Seagate has shifted its focus to those behind-the-curtain kinds of enterprise applications. Instead of building millions of small, inexpensive hard drives for notebooks, the company now ships higher quantities of high-capacity HDDs for data centers. It has also entered some markets it was not in before, such as surveillance, which requires large storage capacity to keep video records.
That’s not to say the company has completely left the consumer market. Seagate’s presence in the video game market has grown as players demand larger hard drives on which to store their software.
Evolving Supply Chain
Making that shift required Seagate to reorient its supply chain around the cloud storage market. Less demand for consumer HDDs led the vertically integrated company to close its factory in Suzhou, China, earlier this year, creating a ripple effect throughout the supply chain. “There are parts of the supply base that are really driven by unit volume,” Meirelles says.
Previously, Seagate’s strategy was to have a wide supplier base to create redundancy and upside flexibility. But with fewer HDDs in production it made sense to switch to a smaller supply base centered on risk mitigation and supply continuity. “What we had to do was really understand how we could consolidate the supply base and still make it attractive and profitable for the suppliers,” Meirelles says.
Efficiency and costs savings are key parts of the new approach. Instead of trying to pay more to keep struggling suppliers afloat, Seagate identified vendors with which it could have an open relationship. It sent its own teams to those suppliers to review their finances, determine problem points and eliminate cost drivers.
“We have created a process that monitors our suppliers,” Meirelles explains. “It’s not only the financials, but we also look into other aspects of the relationship with the suppliers, ranging from location to how much they rely on Seagate for the business.”
With Seagate’s help, some companies were able to reduce headcount, improve their cash conversion cycle or eliminate unnecessary quality requirements. Meirelles says that strategy allowed the suppliers to become more profitable even at a lower volume of work.

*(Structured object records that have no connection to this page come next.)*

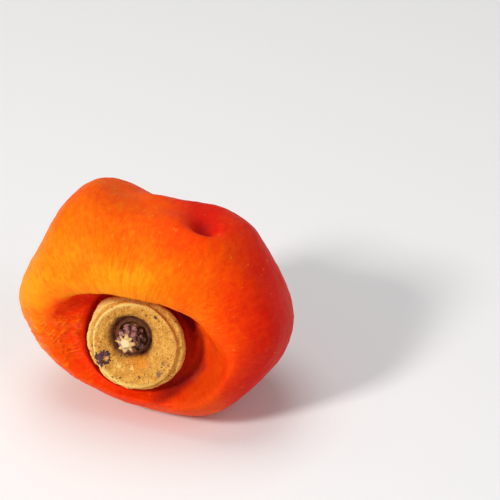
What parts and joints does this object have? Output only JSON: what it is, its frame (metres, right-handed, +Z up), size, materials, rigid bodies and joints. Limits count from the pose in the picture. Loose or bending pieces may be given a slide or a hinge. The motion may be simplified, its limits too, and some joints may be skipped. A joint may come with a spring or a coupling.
{
  "type": "half-dried persimmon",
  "caption": "Whole peeled persimmon, half dried, lying on its side, its trimmed calyx facing forwards out of a sunken mouth.",
  "frame": {"origin": "middle of the fruit's outline seen from above, at the surface that it rests on", "axes": "+Z up, +X along the longest side, -Y towards the side that the calyx faces"},
  "size_m": [0.0544, 0.0437, 0.0449],
  "materials": {
    "flesh": "peeled, half-dried fruit flesh, orange to red, satin with moist spots in the hollow",
    "calyx": "dry, cork-like and matt, tan with fine dark specks",
    "bark": "dry, wrinkled and dark purple-brown",
    "wood": "pale, freshly broken wood"
  },
  "bodies": {
    "root": {"flesh": "flesh", "calyx": "calyx", "stem_bark": "bark", "stem_wood": "wood"}
  },
  "joints": []
}
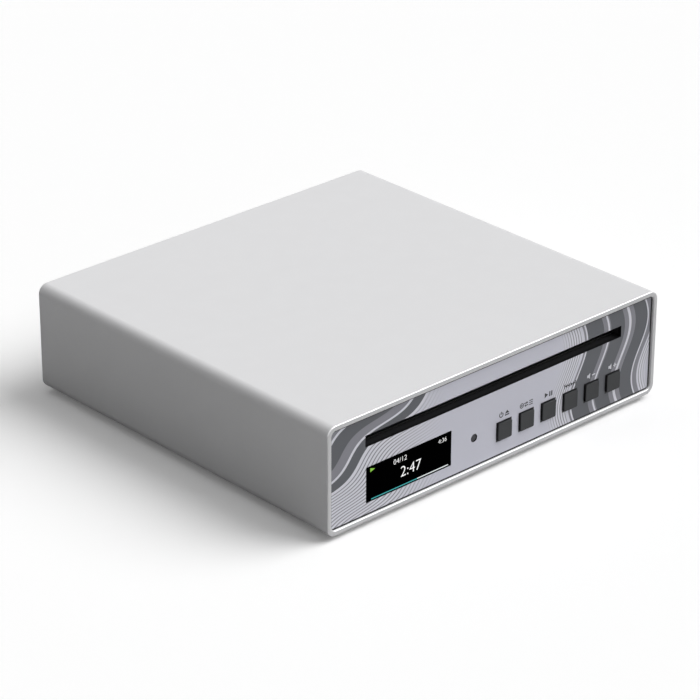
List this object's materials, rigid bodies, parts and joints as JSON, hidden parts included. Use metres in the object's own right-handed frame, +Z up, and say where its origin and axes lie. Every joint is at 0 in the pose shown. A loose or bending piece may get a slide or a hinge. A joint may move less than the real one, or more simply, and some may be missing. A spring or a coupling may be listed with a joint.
{
  "type": "slot loading disc player",
  "caption": "Flat desktop disc player with a front disc slot, display window and push keys in a one-piece extruded sleeve; a roller-fed drive plays the disc.",
  "frame": {"origin": "under the middle of the footprint, jacks included, on the plane that the feet rest on", "axes": "+X to the right as seen from the front, +Y to the rear, +Z up"},
  "size_m": [0.168, 0.169, 0.045],
  "materials": {
    "sleeve_aluminium": "satin",
    "printed_panel": "satin print",
    "black_plastic": "fine moulded",
    "window_glass": "polished black",
    "eye_plastic": "smoked",
    "screen_glass": "matte",
    "key_paint": "satin paint",
    "felt": "felt",
    "rear_paint": "powder coat",
    "circuit_board": "solder mask",
    "chip_resin": "moulded",
    "socket_nylon": "moulded",
    "ribbon_film": "film",
    "zinc_steel": "zinc plated",
    "black_screw": "black zinc",
    "turned_brass": "turned",
    "gold_plate": "gold plated",
    "white_insulator": "moulded",
    "red_insulator": "moulded",
    "orange_insulator": "moulded",
    "rubber": "moulded",
    "damper_rubber": "soft",
    "gear_plastic": "acetal",
    "motor_steel": "drawn can",
    "lens_glass": "polished",
    "sled_casting": "die cast"
  },
  "bodies": {
    "case": {"housing_sleeve": "sleeve_aluminium", "feet": "rubber", "foot_screws": "zinc_steel", "front_panel": "printed_panel", "front_frame": "black_plastic", "case_screws": "black_screw", "dust_felts": "felt", "display_window": "window_glass", "display_screen": "screen_glass", "remote_eye": "eye_plastic", "key_switches": "black_plastic", "key_board": "circuit_board", "rear_panel": "rear_paint", "jack_block": "black_plastic", "jack_shells": "gold_plate", "insulator_rca_left": "white_insulator", "insulator_rca_right": "red_insulator", "insulator_coax": "orange_insulator", "optical_socket": "black_plastic", "usb_socket": "zinc_steel", "usb_tongue": "black_plastic", "main_board": "circuit_board", "mounting_posts": "turned_brass", "drive_dampers": "damper_rubber", "inner_screws": "zinc_steel", "servo_board": "circuit_board", "board_chips": "chip_resin", "board_sockets": "socket_nylon", "ribbon_cables": "ribbon_film", "drive_base": "zinc_steel", "drive_cover": "zinc_steel", "disc_guide": "black_plastic", "loading_motor": "motor_steel", "drive_belt": "rubber"},
    "key_power": {"key_power": "key_paint"},
    "key_source": {"key_source": "key_paint"},
    "key_play": {"key_play": "key_paint"},
    "key_skip": {"key_skip": "key_paint"},
    "key_volume_down": {"key_volume_down": "key_paint"},
    "key_volume_up": {"key_volume_up": "key_paint"},
    "roller_arm": {"roller_arm": "zinc_steel"},
    "feed_roller": {"roller_shaft": "zinc_steel", "feed_roller": "rubber", "roller_gear": "gear_plastic"},
    "idler_gear": {"idler_gear": "gear_plastic"},
    "motor_pulley": {"motor_pulley": "gear_plastic"},
    "traverse": {"traverse_frame": "zinc_steel", "guide_rods": "zinc_steel", "spindle_motor": "motor_steel", "sled_motor": "motor_steel"},
    "turntable": {"turntable": "black_plastic"},
    "pickup_sled": {"pickup_sled": "sled_casting"},
    "pickup_lens": {"pickup_lens": "lens_glass"},
    "lead_screw": {"lead_screw": "zinc_steel"},
    "lift_slider_left": {"lift_slider_left": "gear_plastic"},
    "lift_slider_right": {"lift_slider_right": "gear_plastic"},
    "clamp_arm": {"clamp_arm": "zinc_steel"},
    "clamper": {"clamper": "black_plastic"},
    "optical_shutter": {"optical_shutter": "black_plastic"}
  },
  "joints": [
    {"name": "key_power_press", "type": "slide", "parent": "case", "child": "key_power", "axis": [0, 1, 0], "range_m": [0, 0.0005], "stiffness_N_per_m": 400, "springref_m": -0.001},
    {"name": "key_source_press", "type": "slide", "parent": "case", "child": "key_source", "axis": [0, 1, 0], "range_m": [0, 0.0005], "stiffness_N_per_m": 400, "springref_m": -0.001},
    {"name": "key_play_press", "type": "slide", "parent": "case", "child": "key_play", "axis": [0, 1, 0], "range_m": [0, 0.0005], "stiffness_N_per_m": 400, "springref_m": -0.001},
    {"name": "key_skip_press", "type": "slide", "parent": "case", "child": "key_skip", "axis": [0, 1, 0], "range_m": [0, 0.0005], "stiffness_N_per_m": 400, "springref_m": -0.001},
    {"name": "key_volume_down_press", "type": "slide", "parent": "case", "child": "key_volume_down", "axis": [0, 1, 0], "range_m": [0, 0.0005], "stiffness_N_per_m": 400, "springref_m": -0.001},
    {"name": "key_volume_up_press", "type": "slide", "parent": "case", "child": "key_volume_up", "axis": [0, 1, 0], "range_m": [0, 0.0005], "stiffness_N_per_m": 400, "springref_m": -0.001},
    {"name": "traverse_lift", "type": "slide", "parent": "case", "child": "traverse", "axis": [0, 0, 1], "range_m": [0, 0.004]},
    {"name": "slider_left_slide", "type": "slide", "parent": "case", "child": "lift_slider_left", "axis": [0, 1, 0], "range_m": [0, 0.012]},
    {"name": "slider_right_slide", "type": "slide", "parent": "case", "child": "lift_slider_right", "axis": [0, 1, 0], "range_m": [0, 0.012]},
    {"name": "clamp_swing", "type": "hinge", "parent": "case", "child": "clamp_arm", "pos_m": [0, 0.0495, 0.0395], "axis": [1, 0, 0], "range_deg": [0, 1.7]},
    {"name": "roller_arm_swing", "type": "hinge", "parent": "case", "child": "roller_arm", "pos_m": [0, -0.0505, 0.0215], "axis": [1, 0, 0], "range_deg": [0, 10]},
    {"name": "roller_spin", "type": "hinge", "parent": "roller_arm", "child": "feed_roller", "pos_m": [0, -0.0645, 0.0294], "axis": [1, 0, 0], "continuous": true},
    {"name": "idler_spin", "type": "hinge", "parent": "case", "child": "idler_gear", "pos_m": [0.0692, -0.06131, 0.03506], "axis": [1, 0, 0], "continuous": true},
    {"name": "motor_spin", "type": "hinge", "parent": "case", "child": "motor_pulley", "pos_m": [0.0721, -0.0395, 0.021], "axis": [1, 0, 0], "continuous": true},
    {"name": "turntable_spin", "type": "hinge", "parent": "traverse", "child": "turntable", "pos_m": [0, -0.0065, 0.0287], "axis": [0, 0, 1], "continuous": true},
    {"name": "clamper_spin", "type": "hinge", "parent": "clamp_arm", "child": "clamper", "pos_m": [0, -0.0065, 0.03575], "axis": [0, 0, 1], "continuous": true},
    {"name": "sled_slide", "type": "slide", "parent": "traverse", "child": "pickup_sled", "axis": [-1, 0, 0], "range_m": [0, 0.033]},
    {"name": "lead_screw_turn", "type": "hinge", "parent": "traverse", "child": "lead_screw", "pos_m": [0, 0.016, 0.0249], "axis": [1, 0, 0], "range_deg": [0, 3960]},
    {"name": "lens_focus", "type": "slide", "parent": "pickup_sled", "child": "pickup_lens", "axis": [0, 0, 1], "range_m": [-0.0004, 0.0004], "stiffness_N_per_m": 40},
    {"name": "optical_shutter_swing", "type": "hinge", "parent": "case", "child": "optical_shutter", "pos_m": [-0.002, 0.0738, 0.0198], "axis": [-1, 0, 0], "range_deg": [0, 80], "stiffness_Nm_per_rad": 0.0004, "springref_deg": -28.65}
  ],
  "couplings": [
    {"joint": "slider_left_slide", "follows": "traverse_lift", "ratio": 3},
    {"joint": "slider_right_slide", "follows": "traverse_lift", "ratio": 3},
    {"joint": "clamp_swing", "follows": "traverse_lift", "rad_per_m": 7.417},
    {"joint": "roller_arm_swing", "follows": "traverse_lift", "rad_per_m": 43.633},
    {"joint": "idler_spin", "follows": "roller_spin", "ratio": -1.1667},
    {"joint": "motor_spin", "follows": "roller_spin", "ratio": -1.9444},
    {"joint": "lead_screw_turn", "follows": "sled_slide", "rad_per_m": 2094.4}
  ]
}
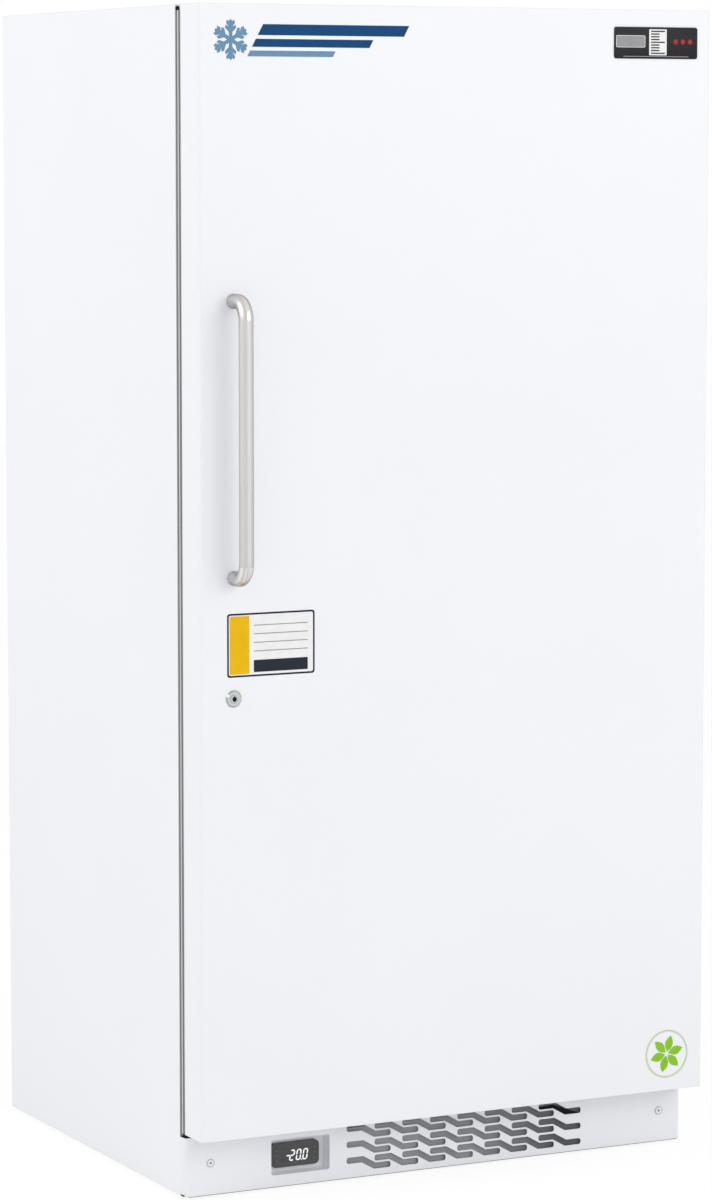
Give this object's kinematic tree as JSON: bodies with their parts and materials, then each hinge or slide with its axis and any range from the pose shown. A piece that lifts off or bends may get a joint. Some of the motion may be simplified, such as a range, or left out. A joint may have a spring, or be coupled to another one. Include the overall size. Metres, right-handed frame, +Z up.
{
  "type": "laboratory freezer",
  "caption": "Upright white laboratory freezer: insulated cabinet, one hinged solid door with bar handle and lock, cooled shelves, slotted kick panel with controller and rear machine bay.",
  "frame": {"origin": "middle of the footprint, handle and inlet included, on the floor under the feet", "axes": "+Z up, -Y towards the user who faces the door, +X to that user's right, where the hinges are"},
  "size_m": [0.812, 0.7598, 1.673],
  "materials": {
    "white_enamel": "satin",
    "liner_white": "satin",
    "insulation": "matte",
    "galvanised": "satin",
    "stainless": "satin",
    "lock_metal": "satin",
    "gasket_grey": "matte",
    "nylon_white": "matte",
    "controller_grey": "satin",
    "window_black": "gloss",
    "filter_grey": "matte",
    "compressor_black": "satin",
    "motor_grey": "satin",
    "coil_aluminium": "satin",
    "black_rubber": "matte",
    "black_plastic": "matte",
    "copper_line": "satin",
    "shelf_white": "satin"
  },
  "bodies": {
    "cabinet": {"side_panel_left": "white_enamel", "side_panel_right": "white_enamel", "top_panel": "white_enamel", "rear_panel": "white_enamel", "underside_panel": "galvanised", "cabinet_foam": "insulation", "cabinet_liner": "liner_white", "breaker_frame": "liner_white", "shelf_rails": "galvanised", "evaporator_shelf_1": "shelf_white", "evaporator_shelf_2": "shelf_white", "evaporator_shelf_3": "shelf_white", "evaporator_shelf_4": "shelf_white", "evaporator_risers": "shelf_white", "temperature_probe": "stainless", "probe_port": "nylon_white", "base_pan": "galvanised", "kick_panel": "white_enamel", "panel_screws": "stainless", "controller_pocket": "white_enamel", "controller_housing": "controller_grey", "controller_window": "window_black", "intake_filter": "filter_grey", "compressor": "compressor_black", "compressor_grommets": "black_rubber", "relay_cover": "black_plastic", "condenser_coil": "coil_aluminium", "fan_shroud": "black_plastic", "fan_motor": "motor_grey", "refrigerant_lines": "copper_line", "rear_cover": "galvanised", "power_inlet": "black_plastic", "hinge_top": "stainless", "hinge_bottom": "stainless", "lock_strike": "stainless"},
    "door": {"door_outer_panel": "white_enamel", "door_foam": "insulation", "door_liner": "liner_white", "door_gasket": "gasket_grey", "door_rack_1": "liner_white", "door_rack_2": "liner_white", "door_rack_3": "liner_white", "door_rack_4": "liner_white", "hinge_bushes": "nylon_white", "door_handle": "stainless", "lock_housing": "lock_metal"},
    "lock": {"lock_plug": "lock_metal", "lock_cam": "lock_metal"},
    "fan": {"fan_blade": "black_plastic"},
    "foot_front_left": {"foot_front_left": "stainless"},
    "foot_front_right": {"foot_front_right": "stainless"},
    "foot_rear_left": {"foot_rear_left": "stainless"},
    "foot_rear_right": {"foot_rear_right": "stainless"},
    "key_1": {"key_1": "controller_grey"},
    "key_2": {"key_2": "controller_grey"},
    "key_3": {"key_3": "controller_grey"},
    "key_4": {"key_4": "controller_grey"},
    "key_5": {"key_5": "controller_grey"},
    "key_6": {"key_6": "controller_grey"}
  },
  "joints": [
    {"name": "door_hinge", "type": "hinge", "parent": "cabinet", "child": "door", "pos_m": [0.392, -0.2999, 0.865], "axis": [0, 0, 1], "range_deg": [0, 120]},
    {"name": "lock_turn", "type": "hinge", "parent": "door", "child": "lock", "pos_m": [-0.3555, -0.2719, 0.718], "axis": [0, -1, 0], "range_deg": [0, 90]},
    {"name": "fan_spin", "type": "hinge", "parent": "cabinet", "child": "fan", "pos_m": [-0.1485, 0.2499, 0.145], "axis": [1, 0, 0], "continuous": true},
    {"name": "foot_front_left_screw", "type": "slide", "parent": "cabinet", "child": "foot_front_left", "axis": [0, 0, -1], "range_m": [0, 0.02]},
    {"name": "foot_front_right_screw", "type": "slide", "parent": "cabinet", "child": "foot_front_right", "axis": [0, 0, -1], "range_m": [0, 0.02]},
    {"name": "foot_rear_left_screw", "type": "slide", "parent": "cabinet", "child": "foot_rear_left", "axis": [0, 0, -1], "range_m": [0, 0.02]},
    {"name": "foot_rear_right_screw", "type": "slide", "parent": "cabinet", "child": "foot_rear_right", "axis": [0, 0, -1], "range_m": [0, 0.02]},
    {"name": "key_1_press", "type": "slide", "parent": "cabinet", "child": "key_1", "axis": [0, 1, 0], "range_m": [0, 0.0005], "stiffness_N_per_m": 400},
    {"name": "key_2_press", "type": "slide", "parent": "cabinet", "child": "key_2", "axis": [0, 1, 0], "range_m": [0, 0.0005], "stiffness_N_per_m": 400},
    {"name": "key_3_press", "type": "slide", "parent": "cabinet", "child": "key_3", "axis": [0, 1, 0], "range_m": [0, 0.0005], "stiffness_N_per_m": 400},
    {"name": "key_4_press", "type": "slide", "parent": "cabinet", "child": "key_4", "axis": [0, 1, 0], "range_m": [0, 0.0005], "stiffness_N_per_m": 400},
    {"name": "key_5_press", "type": "slide", "parent": "cabinet", "child": "key_5", "axis": [0, 1, 0], "range_m": [0, 0.0005], "stiffness_N_per_m": 400},
    {"name": "key_6_press", "type": "slide", "parent": "cabinet", "child": "key_6", "axis": [0, 1, 0], "range_m": [0, 0.0005], "stiffness_N_per_m": 400}
  ]
}
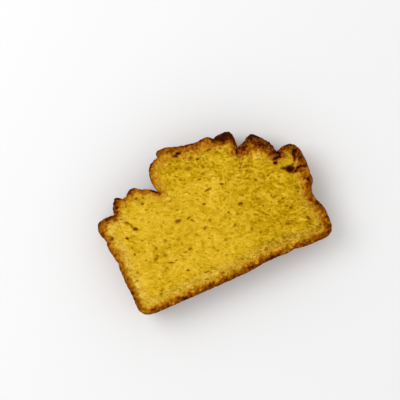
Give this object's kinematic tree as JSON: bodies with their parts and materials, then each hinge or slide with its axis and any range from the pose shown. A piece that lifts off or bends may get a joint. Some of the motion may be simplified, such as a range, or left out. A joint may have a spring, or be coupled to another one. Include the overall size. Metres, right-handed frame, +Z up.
{
  "type": "sweet corn bread slice",
  "caption": "Slice of sweet yellow corn bread from a loaf, lying on a cut face, with a craggy browned dome and straight sides baked against the tin.",
  "frame": {"origin": "on the resting cut face, under the middle of the slice's box", "axes": "+X across the loaf from ear to ear, +Y from the base crust to the domed top, +Z up out of the upper cut face"},
  "size_m": [0.113, 0.0764, 0.022],
  "materials": {
    "corn_bread": "matte golden yellow crumb, open and grainy, with a browned crust from light tan to dark brown"
  },
  "bodies": {
    "root": {"corn_bread_slice": "corn_bread"}
  },
  "joints": []
}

Seagate’s close relationships with suppliers is built on a foundation of openness. To operate more effectively, suppliers and Seagate needed better visibility into the company’s demand forecast. “Being vertically integrated, a lot of our processes are fairly complicated,” Meirelles says. “There are a lot of different ways to get the product.”
Seagate realized it needed to digitize and connect the various nodes of its supply chain. It used E2open’s cloud-based supply chain software to share demand and supply commitments between its factories and vendors, resulting in faster delivery of materials and more efficient inventory management. The company is now working with Adexa to develop a complex model that will automate the planning of the entire supply chain and demand propagation.
Other technologies Seagate has brought into its supply chain include e-sourcing and cloud B2B. The company was also an early adopted of certified lean master practices and going forward it is exploring blockchain databases.
“Our customers’ demand is fairly unpredictable and our lead times are long,” Meirelles notes. “Supply chain helps improve our responsiveness by creating component supply flexibility, including for components that we also build in-house.”